▸ **Goal of the exercise**: Of the lines in the entries, how many hold the word "pose"? Give that number alone.

▸ **Listed records**:
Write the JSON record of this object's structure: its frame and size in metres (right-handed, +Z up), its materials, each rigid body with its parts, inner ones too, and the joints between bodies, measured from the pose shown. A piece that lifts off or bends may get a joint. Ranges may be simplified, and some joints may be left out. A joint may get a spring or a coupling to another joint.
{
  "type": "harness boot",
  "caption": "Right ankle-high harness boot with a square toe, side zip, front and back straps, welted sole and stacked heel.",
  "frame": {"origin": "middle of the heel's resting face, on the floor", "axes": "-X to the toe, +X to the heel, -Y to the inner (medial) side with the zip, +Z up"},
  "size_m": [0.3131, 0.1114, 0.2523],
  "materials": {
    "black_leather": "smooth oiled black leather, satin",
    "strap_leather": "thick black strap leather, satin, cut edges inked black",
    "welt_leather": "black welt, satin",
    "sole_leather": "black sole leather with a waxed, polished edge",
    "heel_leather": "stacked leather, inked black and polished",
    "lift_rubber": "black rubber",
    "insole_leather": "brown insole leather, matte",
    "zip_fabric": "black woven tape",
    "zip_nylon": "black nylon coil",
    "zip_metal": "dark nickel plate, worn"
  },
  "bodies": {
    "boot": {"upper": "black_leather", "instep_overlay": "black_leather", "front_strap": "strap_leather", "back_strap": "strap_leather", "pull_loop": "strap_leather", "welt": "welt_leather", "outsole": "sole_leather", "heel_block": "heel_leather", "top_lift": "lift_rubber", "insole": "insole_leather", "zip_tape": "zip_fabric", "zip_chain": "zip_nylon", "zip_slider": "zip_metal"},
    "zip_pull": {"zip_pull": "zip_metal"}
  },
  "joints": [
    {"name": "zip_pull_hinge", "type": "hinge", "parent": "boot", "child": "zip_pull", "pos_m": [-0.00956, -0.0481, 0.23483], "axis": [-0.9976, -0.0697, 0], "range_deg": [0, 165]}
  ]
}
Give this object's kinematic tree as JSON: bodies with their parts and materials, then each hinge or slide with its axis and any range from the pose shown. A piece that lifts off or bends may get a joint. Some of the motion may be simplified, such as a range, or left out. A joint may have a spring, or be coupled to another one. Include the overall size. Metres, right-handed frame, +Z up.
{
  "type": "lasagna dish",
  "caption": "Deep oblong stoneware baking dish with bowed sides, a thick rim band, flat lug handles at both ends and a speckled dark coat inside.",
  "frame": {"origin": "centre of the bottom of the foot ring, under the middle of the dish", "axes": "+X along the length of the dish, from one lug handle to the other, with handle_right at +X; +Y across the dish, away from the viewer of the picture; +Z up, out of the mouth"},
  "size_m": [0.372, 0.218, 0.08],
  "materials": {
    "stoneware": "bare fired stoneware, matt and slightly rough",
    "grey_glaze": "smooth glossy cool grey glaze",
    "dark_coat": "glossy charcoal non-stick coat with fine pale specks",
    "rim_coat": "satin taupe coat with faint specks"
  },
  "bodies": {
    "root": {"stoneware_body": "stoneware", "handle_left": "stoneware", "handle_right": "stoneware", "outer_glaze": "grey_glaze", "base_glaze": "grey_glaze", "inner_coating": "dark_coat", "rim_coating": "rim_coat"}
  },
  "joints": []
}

---

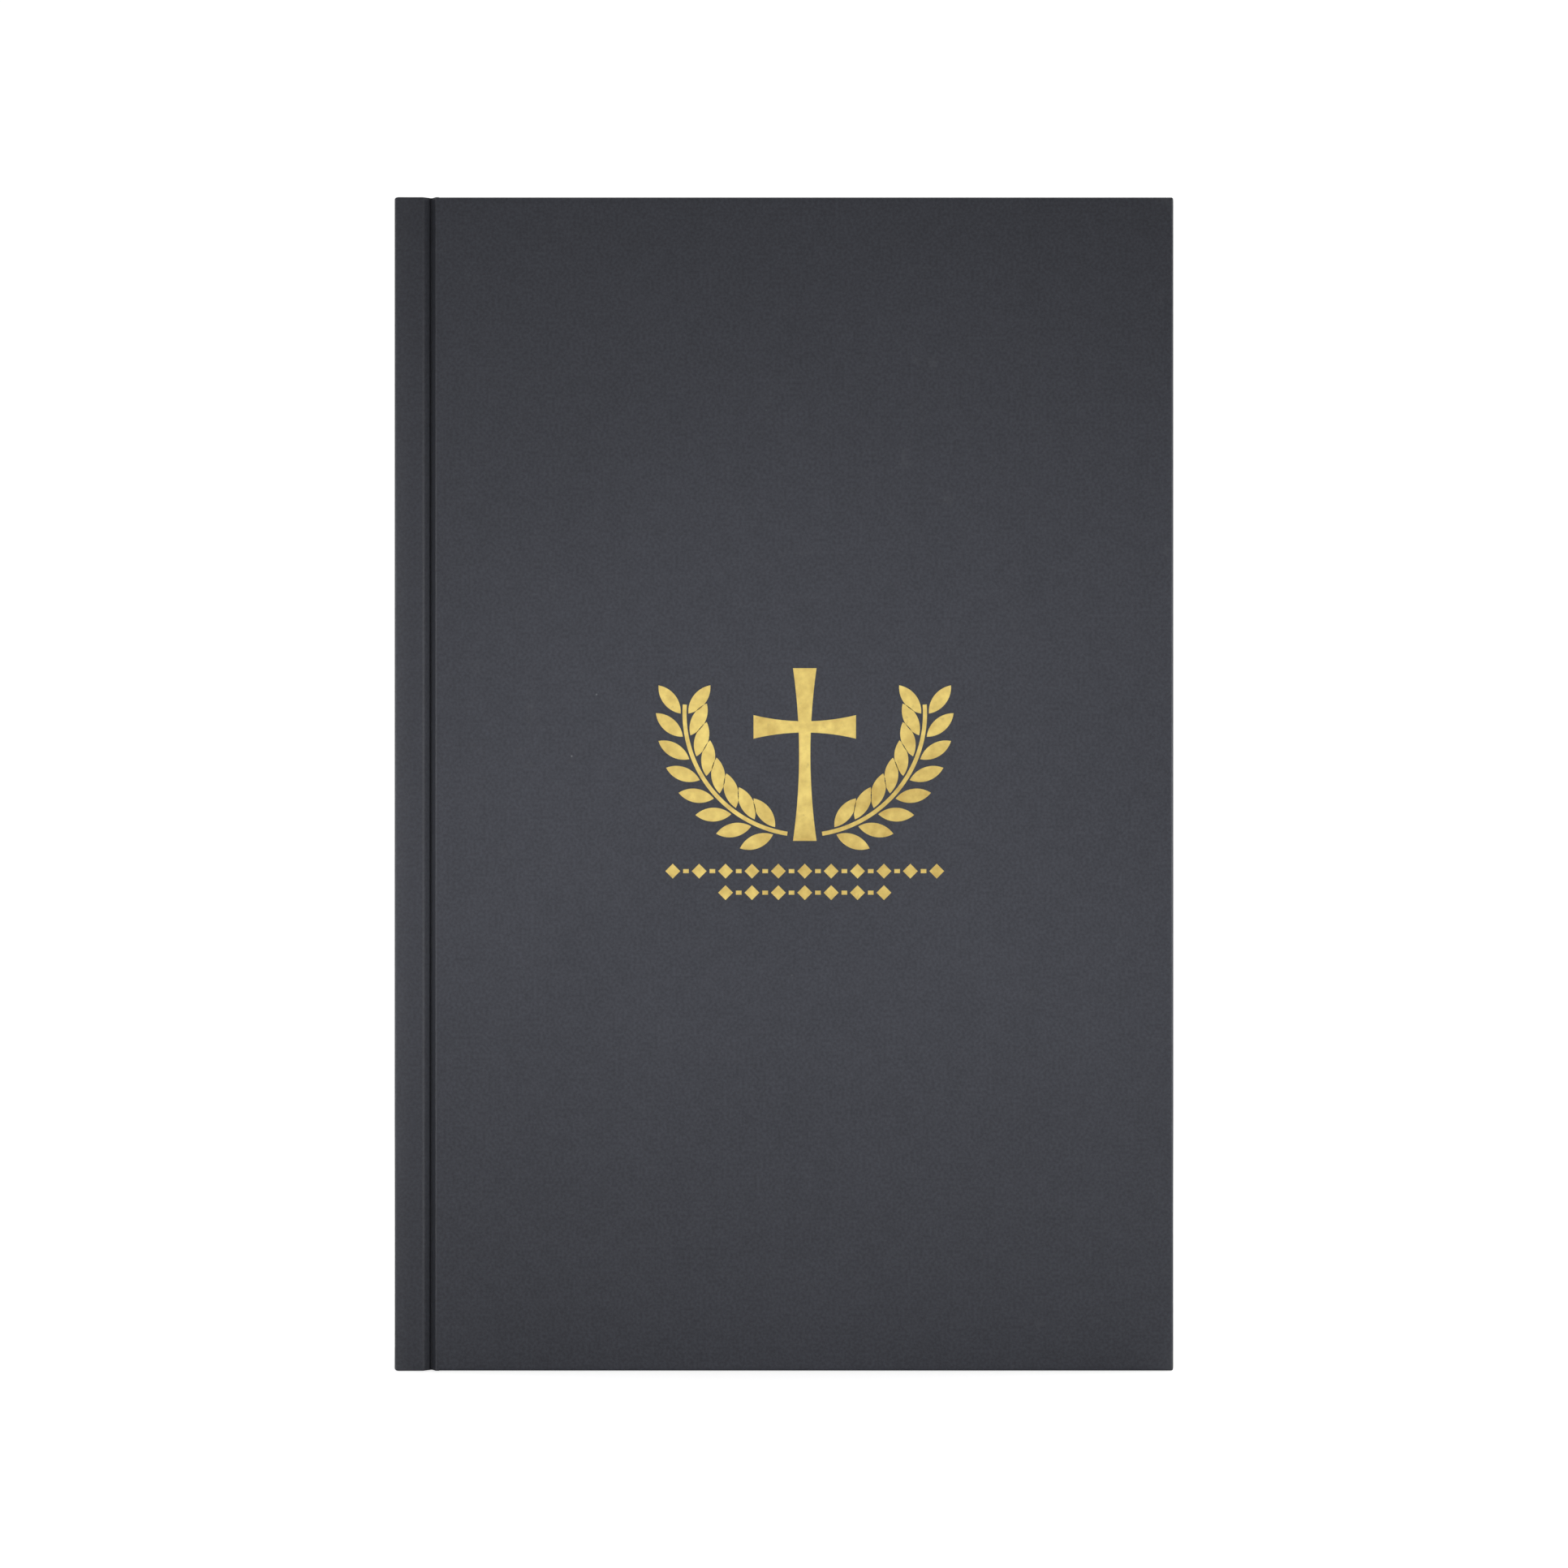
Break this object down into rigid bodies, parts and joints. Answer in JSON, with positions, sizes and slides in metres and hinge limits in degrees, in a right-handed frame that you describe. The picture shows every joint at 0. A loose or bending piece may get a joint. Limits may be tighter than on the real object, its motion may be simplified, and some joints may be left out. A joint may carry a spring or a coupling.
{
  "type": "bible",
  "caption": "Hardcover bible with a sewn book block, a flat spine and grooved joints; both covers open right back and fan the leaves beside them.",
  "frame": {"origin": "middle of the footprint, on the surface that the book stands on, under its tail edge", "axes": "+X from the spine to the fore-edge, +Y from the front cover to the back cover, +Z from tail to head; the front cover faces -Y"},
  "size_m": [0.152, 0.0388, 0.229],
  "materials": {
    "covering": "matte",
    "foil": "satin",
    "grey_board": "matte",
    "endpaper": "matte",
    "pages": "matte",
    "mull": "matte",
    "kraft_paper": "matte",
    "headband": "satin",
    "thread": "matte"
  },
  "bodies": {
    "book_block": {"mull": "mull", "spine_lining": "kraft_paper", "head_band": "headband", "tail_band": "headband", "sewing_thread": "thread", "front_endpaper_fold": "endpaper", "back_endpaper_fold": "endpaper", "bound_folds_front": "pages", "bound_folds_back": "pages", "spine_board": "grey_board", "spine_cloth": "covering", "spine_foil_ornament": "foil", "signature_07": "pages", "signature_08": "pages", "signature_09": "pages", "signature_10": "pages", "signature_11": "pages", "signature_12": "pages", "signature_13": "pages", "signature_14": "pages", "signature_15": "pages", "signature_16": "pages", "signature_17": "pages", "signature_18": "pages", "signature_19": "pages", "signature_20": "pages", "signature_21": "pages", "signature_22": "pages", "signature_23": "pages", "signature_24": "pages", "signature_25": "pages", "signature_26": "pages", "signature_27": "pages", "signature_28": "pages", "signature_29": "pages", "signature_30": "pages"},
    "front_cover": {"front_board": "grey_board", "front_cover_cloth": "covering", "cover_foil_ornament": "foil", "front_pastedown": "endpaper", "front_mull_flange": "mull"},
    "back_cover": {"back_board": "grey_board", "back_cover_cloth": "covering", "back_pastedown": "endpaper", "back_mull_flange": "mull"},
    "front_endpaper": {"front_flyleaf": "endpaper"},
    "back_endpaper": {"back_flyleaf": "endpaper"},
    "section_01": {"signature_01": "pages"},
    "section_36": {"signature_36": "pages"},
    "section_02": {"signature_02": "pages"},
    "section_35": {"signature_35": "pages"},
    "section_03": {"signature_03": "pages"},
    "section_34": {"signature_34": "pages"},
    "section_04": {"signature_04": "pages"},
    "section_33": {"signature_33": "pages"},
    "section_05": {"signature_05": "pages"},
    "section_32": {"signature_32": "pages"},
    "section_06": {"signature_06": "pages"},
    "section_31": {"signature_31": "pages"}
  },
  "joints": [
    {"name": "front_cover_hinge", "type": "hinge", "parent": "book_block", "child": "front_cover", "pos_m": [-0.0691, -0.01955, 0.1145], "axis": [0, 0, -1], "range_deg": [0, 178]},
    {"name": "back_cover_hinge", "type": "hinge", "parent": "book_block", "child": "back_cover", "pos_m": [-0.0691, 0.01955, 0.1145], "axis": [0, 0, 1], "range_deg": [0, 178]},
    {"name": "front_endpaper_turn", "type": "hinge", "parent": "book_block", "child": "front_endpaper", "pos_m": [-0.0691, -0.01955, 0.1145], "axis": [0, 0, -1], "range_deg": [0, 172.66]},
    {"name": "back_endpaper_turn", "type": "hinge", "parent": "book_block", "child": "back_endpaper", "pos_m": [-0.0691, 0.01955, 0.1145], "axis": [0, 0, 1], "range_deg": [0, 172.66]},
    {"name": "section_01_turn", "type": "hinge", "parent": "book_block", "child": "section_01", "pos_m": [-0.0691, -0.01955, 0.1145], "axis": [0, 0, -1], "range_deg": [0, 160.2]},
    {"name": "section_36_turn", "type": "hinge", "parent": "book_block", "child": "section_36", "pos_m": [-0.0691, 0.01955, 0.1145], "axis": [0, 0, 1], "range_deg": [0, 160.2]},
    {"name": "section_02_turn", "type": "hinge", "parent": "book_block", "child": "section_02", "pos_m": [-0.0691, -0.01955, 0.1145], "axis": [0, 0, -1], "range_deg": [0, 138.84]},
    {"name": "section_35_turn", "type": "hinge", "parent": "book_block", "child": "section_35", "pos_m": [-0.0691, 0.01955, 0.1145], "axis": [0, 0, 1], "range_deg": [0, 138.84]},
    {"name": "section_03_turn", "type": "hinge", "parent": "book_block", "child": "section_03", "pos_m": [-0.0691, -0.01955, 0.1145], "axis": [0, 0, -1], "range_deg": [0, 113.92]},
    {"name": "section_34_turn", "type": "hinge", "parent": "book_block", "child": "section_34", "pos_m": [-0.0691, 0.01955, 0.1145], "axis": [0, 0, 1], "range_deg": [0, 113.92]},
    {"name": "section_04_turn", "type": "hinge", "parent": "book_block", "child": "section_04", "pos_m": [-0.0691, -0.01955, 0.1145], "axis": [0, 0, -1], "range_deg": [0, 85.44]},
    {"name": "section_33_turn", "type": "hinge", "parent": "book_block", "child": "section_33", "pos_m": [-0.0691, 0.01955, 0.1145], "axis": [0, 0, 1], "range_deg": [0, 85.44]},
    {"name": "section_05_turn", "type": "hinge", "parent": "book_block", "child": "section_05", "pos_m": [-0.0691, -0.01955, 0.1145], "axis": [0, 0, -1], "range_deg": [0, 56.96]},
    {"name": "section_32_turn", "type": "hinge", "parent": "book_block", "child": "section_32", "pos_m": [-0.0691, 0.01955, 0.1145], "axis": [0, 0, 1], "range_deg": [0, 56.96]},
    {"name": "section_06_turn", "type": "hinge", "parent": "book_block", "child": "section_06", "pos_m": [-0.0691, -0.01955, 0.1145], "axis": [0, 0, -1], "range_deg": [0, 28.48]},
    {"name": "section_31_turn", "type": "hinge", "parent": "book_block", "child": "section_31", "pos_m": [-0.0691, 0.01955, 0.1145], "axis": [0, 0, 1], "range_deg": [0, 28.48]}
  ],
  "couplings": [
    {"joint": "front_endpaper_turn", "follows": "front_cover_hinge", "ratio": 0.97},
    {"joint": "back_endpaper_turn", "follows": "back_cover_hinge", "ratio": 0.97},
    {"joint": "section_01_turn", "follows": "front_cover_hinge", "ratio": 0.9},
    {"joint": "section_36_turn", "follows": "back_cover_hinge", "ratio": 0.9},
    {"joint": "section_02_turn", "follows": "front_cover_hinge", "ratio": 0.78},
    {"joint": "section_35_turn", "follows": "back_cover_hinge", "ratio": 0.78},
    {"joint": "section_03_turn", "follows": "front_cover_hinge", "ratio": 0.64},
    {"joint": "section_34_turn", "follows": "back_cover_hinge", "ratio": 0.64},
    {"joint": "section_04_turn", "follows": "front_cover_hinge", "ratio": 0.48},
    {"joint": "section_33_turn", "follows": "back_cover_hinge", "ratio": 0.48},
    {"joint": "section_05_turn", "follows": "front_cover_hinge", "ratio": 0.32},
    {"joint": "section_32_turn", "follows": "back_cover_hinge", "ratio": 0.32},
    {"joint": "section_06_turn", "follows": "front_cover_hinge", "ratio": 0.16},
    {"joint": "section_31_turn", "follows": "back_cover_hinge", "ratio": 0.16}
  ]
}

▸ **Result for this exercise**: 2